# Not much honey



## Boondocks (Sep 16, 2020)

I wonder if that cold spell you had back in the spring when that arctic air hit the northern states affected the nectar production of the plants? 
Another thought is the age of your queens. Are they 3 years old?


----------



## LarryBud (Jul 19, 2020)

I'm in NJ about an hour south east of you and had the same thing, lots of foraging, and strong populations-30# per honey per hive this year vs over a 100#s last 2 years. It seemed that we didn't see the flowers and at least here, we had average rainfall but of was a couple of big storms per month with 10-15 day dry period between.

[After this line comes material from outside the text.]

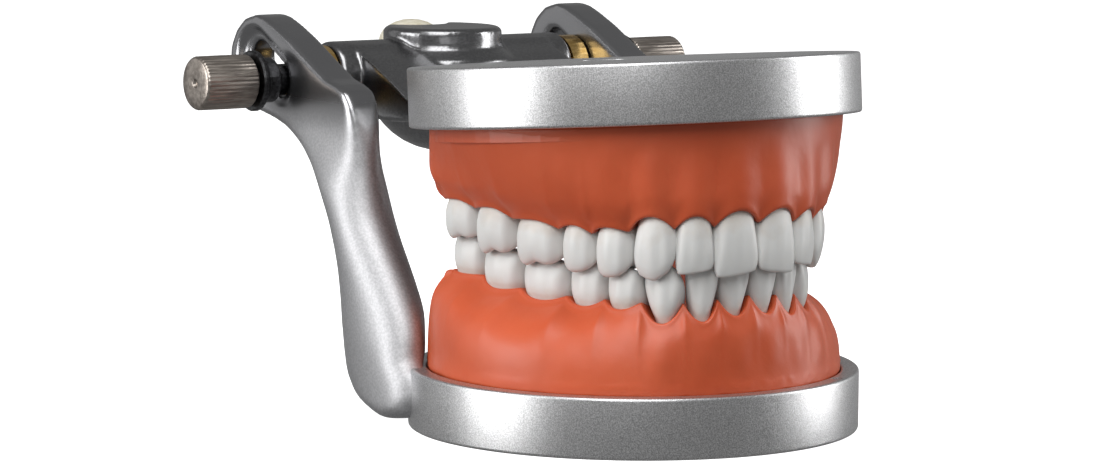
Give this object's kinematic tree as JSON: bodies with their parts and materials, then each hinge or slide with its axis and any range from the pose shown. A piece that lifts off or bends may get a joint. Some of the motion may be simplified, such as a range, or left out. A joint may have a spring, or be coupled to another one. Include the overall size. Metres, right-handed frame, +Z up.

Lack of nectar flow due to dryness? I was also wondering if the smoke in the upper atmosphere from the western and Canadian fires (Blame Canada!) had an impact in either rain or sunlight. Seems like were back to regular light rains a few day a week for fall and the goldenrod and asters are just starting-first frost here is usually mid November so we may have some time IF there's a fall flow. I put the stickies back on and when I did harvest, left quite a few frames that were fully capped on so we'll see. All of my overwintered hives were split last spring and I did queen replacements with VSH stock so I doubt age is an issue but had the same harvest with my new Spring nuc's. Just a bad year? 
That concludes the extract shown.